Even though the United States is poised to run a budget deficit of $1.6 trillion and S&P removed the nation’s AAA rating, investors are lending the government money at record-low rates. Four days after the downgrade to AA+, the Treasury sold $32 billion of three-year notes to yield 0.5 percent. When the U.S. was running budget surpluses from 1998 through 2001, Treasuries of similar maturity yielded an average of 5.23 percent.

For all the conflict between Congress and President Barack Obama’s administration over the debt ceiling and deficits, bond investors say they are more influenced by interest rates, the economy and inflation. Because of the dollar’s preeminent place as the world’s reserve currency, the United States enjoys a “funding advantage,” S&P said in its Aug. 5 report.
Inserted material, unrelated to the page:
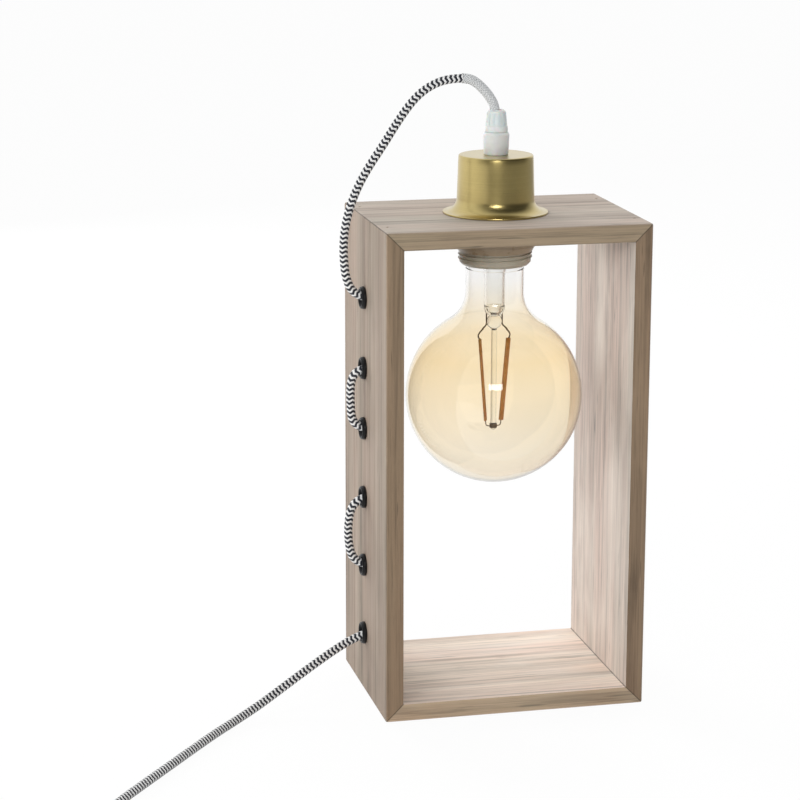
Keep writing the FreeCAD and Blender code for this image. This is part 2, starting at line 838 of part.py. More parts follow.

“As long as I’ve been watching the market, there’s been very little correlation between fiscal activity and interest rates,” said Jay Mueller, a senior money manager who invests about $3 billion in bonds at Wells Fargo Capital Management in Milwaukee and who started his career in the 1980s. “There’s a long, long period of time where a nation’s fiscal condition can deteriorate where there isn’t much of an impact on interest rates.”

Bernanke boosted debt markets Tuesday when the Fed pledged to keep its target rate for overnight loans between banks at a record low of zero to 0.25 percent at least through mid-2013 to revive growth that it described as “considerably slower” than anticipated. Gross domestic product rose at a 1.3 percent annual rate in the second quarter, after expanding at a 0.4 percent pace in the prior three-month period, which was the weakest since the recovery began in June 2009.